Determining the Optimum Irrigation Schedule in Furrow Irrigated Cotton using Soil Moisture Sensors

The Mississippi River Valley Alluvial Aquifer (MRVAA) is declining at a rapid rate due to withdrawal for agricultural irrigation. This research was conducted to develop a sensor-based irrigation threshold for cotton (Gossypium hirsutum L.) that maximizes net returns and irrigation water use efficiency (IWUE). The effects of irrigation based on growth stage (full season, emergence to first bloom, first bloom to peak bloom, and peak bloom to first cracked boll) and irrigation threshold (non-irrigated, -50 kPa, -90 kPa, and -130 kPa) on cotton lint yield, net returns above irrigation costs, and IWUE were evaluated on a Leeper silty clay loam (fine, smectitic, nonacid, thermic Vertic Epiaquepts).

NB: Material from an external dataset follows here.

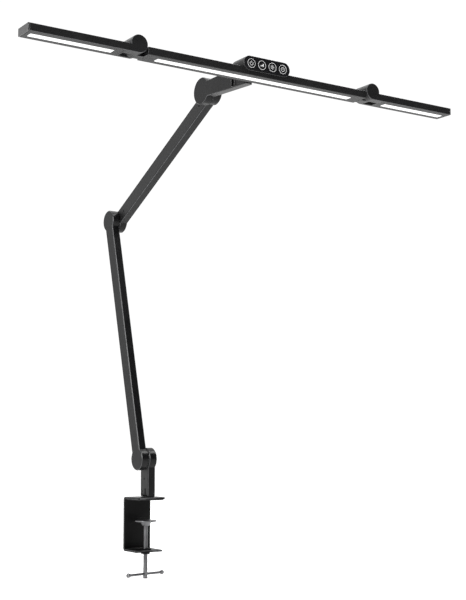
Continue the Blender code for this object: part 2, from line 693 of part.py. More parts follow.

Net returns above irrigation costs were $142/acre greater when the threshold was maintained at -90 kPa rather than -50 kPa (p < 0.0001). Maintaining the threshold at -90 kPa also increased IWUE at least 61% relative to the -50 and -130 kPa thresholds (p < 0.0001). Neither increasing nor decreasing the threshold as a function of growth stage improved yield relative to a season-long threshold of -90 kPa (p = 0.5460). Our data indicate that yield, net returns above irrigation costs, and IWUE are maximized by maintaining a season-long threshold of -90 kPa. Adoption of this technique could reduce agriculture withdrawal from the MRVAA and thus improve its sustainability.